GOAL
Going through the material below, please gather all lines with the word "context" in them.
◆ ◆ ◆ ◆ ◆ ◆ ◆
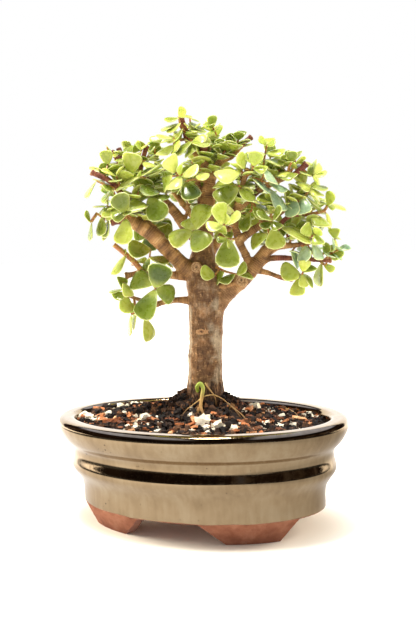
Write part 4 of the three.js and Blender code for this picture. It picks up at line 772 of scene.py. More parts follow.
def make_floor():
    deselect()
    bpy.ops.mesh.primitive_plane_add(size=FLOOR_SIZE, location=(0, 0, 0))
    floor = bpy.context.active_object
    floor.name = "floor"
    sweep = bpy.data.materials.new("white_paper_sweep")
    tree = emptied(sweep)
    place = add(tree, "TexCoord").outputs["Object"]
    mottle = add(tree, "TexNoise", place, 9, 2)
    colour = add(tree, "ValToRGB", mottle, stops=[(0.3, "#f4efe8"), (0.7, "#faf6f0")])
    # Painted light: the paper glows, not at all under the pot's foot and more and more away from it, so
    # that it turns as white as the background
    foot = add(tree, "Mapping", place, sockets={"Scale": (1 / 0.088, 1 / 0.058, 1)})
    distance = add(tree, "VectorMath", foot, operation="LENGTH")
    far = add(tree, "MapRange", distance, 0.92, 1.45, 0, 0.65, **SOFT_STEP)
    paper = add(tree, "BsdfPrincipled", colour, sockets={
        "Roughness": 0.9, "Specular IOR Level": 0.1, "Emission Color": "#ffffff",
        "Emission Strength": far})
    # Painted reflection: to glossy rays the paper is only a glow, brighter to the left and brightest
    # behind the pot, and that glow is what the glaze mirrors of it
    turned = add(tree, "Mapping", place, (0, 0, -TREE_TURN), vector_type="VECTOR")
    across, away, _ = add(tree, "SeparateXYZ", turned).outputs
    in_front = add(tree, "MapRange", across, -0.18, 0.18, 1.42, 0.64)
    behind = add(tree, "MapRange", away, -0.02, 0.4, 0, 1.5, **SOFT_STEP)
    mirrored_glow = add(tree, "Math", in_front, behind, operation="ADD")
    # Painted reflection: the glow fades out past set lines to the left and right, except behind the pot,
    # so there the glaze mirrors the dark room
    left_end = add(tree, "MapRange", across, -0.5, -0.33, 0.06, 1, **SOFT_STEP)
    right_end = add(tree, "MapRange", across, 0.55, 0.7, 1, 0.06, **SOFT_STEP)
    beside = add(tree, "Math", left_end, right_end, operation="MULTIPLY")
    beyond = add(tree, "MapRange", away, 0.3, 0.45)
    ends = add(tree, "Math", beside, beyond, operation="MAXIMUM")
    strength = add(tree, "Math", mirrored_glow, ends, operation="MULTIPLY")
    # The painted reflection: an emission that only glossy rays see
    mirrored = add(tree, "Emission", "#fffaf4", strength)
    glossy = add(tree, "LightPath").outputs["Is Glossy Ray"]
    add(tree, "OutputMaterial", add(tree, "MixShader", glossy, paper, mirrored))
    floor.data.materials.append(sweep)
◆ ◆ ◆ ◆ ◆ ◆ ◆
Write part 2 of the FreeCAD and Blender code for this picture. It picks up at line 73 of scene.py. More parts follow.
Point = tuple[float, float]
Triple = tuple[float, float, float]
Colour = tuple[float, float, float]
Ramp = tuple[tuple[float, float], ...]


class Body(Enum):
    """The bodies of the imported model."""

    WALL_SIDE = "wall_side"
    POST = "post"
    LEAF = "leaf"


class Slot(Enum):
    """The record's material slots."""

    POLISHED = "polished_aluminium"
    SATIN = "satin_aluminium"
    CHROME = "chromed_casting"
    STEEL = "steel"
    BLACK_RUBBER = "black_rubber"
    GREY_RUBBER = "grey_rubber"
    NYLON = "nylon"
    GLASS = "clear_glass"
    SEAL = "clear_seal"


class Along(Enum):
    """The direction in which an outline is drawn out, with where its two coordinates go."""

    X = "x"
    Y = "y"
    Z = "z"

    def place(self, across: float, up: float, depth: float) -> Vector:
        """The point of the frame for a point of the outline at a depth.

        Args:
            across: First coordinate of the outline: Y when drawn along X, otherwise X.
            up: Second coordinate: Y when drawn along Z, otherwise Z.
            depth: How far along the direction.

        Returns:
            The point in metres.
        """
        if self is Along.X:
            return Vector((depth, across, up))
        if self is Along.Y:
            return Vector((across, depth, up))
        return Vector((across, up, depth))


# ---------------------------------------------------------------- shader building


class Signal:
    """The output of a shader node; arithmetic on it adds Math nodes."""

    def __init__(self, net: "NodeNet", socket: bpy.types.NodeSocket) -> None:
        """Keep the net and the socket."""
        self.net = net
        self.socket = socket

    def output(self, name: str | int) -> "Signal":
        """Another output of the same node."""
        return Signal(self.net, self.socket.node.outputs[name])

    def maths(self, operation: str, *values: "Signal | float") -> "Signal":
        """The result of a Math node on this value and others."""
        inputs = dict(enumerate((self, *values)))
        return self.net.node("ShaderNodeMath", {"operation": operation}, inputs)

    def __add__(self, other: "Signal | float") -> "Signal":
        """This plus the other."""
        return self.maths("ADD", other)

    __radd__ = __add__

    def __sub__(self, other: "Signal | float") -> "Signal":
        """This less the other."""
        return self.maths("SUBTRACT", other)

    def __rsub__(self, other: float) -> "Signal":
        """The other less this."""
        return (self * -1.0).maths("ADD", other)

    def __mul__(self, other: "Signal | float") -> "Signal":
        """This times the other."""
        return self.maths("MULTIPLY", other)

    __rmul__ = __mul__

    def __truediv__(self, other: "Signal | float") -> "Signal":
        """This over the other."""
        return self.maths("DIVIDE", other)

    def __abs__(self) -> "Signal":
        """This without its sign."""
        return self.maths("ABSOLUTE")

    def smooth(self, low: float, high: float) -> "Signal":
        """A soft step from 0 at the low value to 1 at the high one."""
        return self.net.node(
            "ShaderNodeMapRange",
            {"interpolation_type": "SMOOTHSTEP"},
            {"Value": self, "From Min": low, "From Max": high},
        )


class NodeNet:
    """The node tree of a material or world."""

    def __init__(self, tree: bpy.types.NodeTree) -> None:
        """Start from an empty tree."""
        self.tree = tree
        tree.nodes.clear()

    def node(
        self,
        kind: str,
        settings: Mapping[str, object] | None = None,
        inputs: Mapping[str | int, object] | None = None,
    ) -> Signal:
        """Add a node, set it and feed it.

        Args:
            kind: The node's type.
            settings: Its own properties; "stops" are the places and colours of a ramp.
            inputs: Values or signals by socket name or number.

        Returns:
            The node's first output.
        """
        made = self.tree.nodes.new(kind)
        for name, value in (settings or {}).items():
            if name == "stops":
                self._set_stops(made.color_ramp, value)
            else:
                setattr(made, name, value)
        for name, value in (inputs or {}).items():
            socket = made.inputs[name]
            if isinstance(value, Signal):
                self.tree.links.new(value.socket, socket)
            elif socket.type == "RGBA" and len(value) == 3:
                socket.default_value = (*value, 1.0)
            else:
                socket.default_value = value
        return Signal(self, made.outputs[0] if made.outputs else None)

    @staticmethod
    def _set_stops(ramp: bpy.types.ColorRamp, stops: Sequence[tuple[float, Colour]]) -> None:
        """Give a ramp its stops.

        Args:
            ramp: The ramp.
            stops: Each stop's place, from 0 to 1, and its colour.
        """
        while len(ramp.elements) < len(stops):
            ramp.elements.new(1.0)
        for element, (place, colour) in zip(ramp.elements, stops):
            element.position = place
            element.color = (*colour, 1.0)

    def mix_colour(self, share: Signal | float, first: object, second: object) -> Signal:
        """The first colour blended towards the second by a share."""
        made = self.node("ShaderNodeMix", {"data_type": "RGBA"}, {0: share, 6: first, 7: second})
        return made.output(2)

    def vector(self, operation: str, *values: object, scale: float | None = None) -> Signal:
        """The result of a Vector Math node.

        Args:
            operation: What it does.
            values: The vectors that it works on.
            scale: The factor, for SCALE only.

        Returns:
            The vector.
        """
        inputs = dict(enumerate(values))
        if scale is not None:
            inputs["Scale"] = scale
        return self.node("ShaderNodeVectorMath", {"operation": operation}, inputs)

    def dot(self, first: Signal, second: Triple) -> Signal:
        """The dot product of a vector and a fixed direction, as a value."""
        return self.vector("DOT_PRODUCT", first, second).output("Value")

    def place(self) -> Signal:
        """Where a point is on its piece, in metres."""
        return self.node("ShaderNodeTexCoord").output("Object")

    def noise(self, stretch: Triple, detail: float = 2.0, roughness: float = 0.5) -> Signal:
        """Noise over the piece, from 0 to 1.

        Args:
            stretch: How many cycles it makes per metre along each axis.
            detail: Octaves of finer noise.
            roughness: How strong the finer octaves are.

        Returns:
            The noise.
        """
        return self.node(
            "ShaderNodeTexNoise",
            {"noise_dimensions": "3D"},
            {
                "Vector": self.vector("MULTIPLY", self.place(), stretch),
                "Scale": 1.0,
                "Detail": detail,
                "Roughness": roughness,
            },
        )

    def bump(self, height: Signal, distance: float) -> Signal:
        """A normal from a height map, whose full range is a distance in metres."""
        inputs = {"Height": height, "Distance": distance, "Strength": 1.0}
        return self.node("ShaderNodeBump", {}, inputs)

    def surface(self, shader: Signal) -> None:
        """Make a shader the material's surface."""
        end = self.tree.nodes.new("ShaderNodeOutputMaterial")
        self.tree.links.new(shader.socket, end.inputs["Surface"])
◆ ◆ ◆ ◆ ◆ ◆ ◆
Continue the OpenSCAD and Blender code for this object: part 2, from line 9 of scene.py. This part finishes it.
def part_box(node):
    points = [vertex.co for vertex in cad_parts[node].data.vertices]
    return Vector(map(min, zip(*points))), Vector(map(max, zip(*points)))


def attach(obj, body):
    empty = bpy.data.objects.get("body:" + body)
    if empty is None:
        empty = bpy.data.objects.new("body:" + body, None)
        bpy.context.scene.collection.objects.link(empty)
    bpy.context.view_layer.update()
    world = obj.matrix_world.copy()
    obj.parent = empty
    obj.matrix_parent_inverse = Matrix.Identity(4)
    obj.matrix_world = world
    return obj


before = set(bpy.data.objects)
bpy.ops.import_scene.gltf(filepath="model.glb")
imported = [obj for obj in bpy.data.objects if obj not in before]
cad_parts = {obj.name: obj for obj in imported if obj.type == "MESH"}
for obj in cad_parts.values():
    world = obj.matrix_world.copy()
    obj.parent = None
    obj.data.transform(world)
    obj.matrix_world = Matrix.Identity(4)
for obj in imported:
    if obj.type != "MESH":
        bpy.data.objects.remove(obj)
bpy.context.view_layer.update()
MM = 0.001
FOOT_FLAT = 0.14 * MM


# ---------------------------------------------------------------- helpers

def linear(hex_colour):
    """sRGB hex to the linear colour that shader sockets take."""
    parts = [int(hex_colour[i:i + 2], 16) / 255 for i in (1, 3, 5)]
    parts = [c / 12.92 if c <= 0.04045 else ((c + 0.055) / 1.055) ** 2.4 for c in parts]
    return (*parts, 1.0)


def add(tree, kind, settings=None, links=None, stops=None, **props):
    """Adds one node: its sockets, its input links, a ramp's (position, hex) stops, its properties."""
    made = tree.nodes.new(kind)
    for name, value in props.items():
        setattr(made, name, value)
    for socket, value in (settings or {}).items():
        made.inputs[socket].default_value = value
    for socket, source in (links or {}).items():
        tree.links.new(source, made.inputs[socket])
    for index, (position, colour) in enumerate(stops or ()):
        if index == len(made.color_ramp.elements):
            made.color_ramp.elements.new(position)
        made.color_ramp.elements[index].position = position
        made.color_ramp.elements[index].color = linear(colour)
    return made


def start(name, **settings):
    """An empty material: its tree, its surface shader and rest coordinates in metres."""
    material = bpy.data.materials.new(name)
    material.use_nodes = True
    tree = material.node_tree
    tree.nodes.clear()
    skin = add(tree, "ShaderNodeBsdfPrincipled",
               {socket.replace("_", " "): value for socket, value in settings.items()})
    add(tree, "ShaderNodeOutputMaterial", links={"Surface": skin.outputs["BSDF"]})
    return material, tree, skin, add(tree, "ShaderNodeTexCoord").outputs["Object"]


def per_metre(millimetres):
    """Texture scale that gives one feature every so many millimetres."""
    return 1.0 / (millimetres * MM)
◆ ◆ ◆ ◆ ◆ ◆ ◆
CORRECT OUTPUT
    floor = bpy.context.active_object
        bpy.context.scene.collection.objects.link(empty)
    bpy.context.view_layer.update()
bpy.context.view_layer.update()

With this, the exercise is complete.